/---

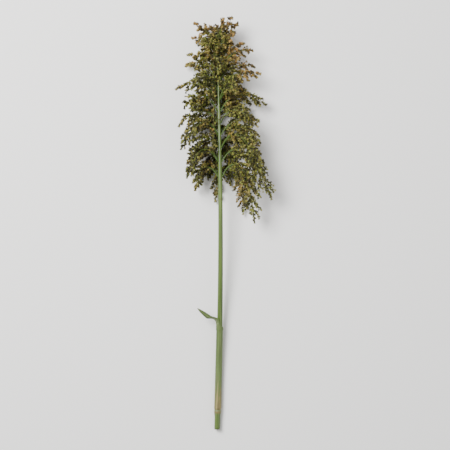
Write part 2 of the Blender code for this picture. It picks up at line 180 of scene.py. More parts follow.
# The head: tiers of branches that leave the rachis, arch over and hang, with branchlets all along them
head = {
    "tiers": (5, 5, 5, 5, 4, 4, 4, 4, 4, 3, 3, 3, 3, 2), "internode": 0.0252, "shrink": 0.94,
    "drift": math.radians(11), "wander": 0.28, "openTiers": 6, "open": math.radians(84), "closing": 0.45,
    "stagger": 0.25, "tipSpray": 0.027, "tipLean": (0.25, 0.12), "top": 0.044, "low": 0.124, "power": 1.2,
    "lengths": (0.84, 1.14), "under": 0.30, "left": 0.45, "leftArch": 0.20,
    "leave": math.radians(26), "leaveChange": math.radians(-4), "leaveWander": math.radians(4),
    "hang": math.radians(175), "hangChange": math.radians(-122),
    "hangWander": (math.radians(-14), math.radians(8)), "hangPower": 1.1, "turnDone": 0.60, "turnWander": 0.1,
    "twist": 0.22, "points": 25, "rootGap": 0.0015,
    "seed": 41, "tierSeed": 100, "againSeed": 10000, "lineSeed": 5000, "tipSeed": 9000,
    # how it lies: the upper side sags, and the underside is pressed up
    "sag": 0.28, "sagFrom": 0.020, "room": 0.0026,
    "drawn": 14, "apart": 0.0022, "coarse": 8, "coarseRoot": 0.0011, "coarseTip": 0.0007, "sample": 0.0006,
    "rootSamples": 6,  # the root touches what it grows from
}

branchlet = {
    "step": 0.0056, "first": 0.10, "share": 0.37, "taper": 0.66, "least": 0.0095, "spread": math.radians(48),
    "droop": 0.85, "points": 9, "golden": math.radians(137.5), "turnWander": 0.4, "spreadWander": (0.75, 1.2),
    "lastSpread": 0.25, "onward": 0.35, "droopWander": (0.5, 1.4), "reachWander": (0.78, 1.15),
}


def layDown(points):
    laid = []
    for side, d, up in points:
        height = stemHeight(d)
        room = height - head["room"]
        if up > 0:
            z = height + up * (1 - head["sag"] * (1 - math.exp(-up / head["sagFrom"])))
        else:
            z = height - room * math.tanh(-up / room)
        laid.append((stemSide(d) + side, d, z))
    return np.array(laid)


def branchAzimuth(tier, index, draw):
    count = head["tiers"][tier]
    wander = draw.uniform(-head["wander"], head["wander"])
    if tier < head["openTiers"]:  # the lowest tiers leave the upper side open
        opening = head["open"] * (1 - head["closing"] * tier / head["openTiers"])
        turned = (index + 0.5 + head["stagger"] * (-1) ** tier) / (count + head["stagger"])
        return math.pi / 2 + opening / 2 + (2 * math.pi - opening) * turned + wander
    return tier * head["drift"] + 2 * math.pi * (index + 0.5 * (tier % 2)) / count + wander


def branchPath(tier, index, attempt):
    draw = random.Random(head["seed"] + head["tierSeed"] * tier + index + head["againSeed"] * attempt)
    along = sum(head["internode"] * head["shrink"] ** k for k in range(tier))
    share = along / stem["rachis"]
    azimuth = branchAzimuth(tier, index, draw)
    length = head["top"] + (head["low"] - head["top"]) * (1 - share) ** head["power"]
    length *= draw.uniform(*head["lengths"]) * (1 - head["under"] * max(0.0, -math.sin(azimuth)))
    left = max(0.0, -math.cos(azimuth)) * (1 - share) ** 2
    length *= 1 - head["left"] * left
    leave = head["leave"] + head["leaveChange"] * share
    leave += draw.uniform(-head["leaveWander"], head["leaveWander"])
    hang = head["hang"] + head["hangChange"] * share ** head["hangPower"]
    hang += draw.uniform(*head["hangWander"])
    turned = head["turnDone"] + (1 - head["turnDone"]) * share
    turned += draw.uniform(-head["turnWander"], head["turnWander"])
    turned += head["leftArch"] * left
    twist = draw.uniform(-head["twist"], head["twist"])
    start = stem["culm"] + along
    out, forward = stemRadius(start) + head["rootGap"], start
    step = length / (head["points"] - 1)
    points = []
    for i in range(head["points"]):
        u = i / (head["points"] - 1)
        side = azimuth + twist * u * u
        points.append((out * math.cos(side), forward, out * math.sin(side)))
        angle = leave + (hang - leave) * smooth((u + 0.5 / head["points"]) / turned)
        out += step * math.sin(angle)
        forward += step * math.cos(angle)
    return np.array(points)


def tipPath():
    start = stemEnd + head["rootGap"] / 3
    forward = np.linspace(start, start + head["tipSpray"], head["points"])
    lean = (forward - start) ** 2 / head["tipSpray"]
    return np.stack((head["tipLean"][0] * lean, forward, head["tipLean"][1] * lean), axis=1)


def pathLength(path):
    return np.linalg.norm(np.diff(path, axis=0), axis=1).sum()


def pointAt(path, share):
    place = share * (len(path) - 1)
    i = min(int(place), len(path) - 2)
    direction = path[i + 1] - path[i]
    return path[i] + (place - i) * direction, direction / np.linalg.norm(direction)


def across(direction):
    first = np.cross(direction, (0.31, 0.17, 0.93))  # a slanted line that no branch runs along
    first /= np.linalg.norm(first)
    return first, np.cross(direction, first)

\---
/---

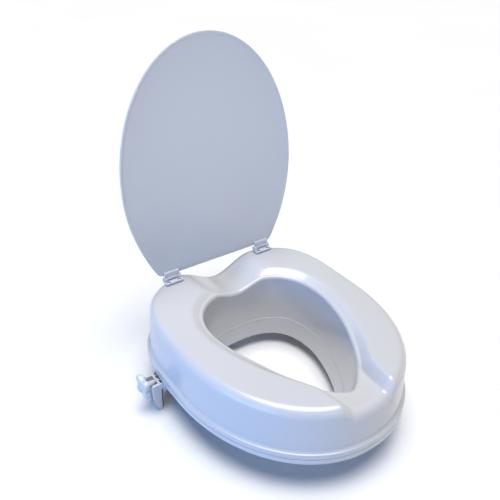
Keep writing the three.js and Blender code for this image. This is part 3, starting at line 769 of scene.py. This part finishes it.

\---

▸ STATED GOAL
Show each line of the listing that holds the string "code".

▸ RESPONSE
Write part 2 of the Blender code for this picture. It picks up at line 180 of scene.py. More parts follow.
Keep writing the three.js and Blender code for this image. This is part 3, starting at line 769 of scene.py. This part finishes it.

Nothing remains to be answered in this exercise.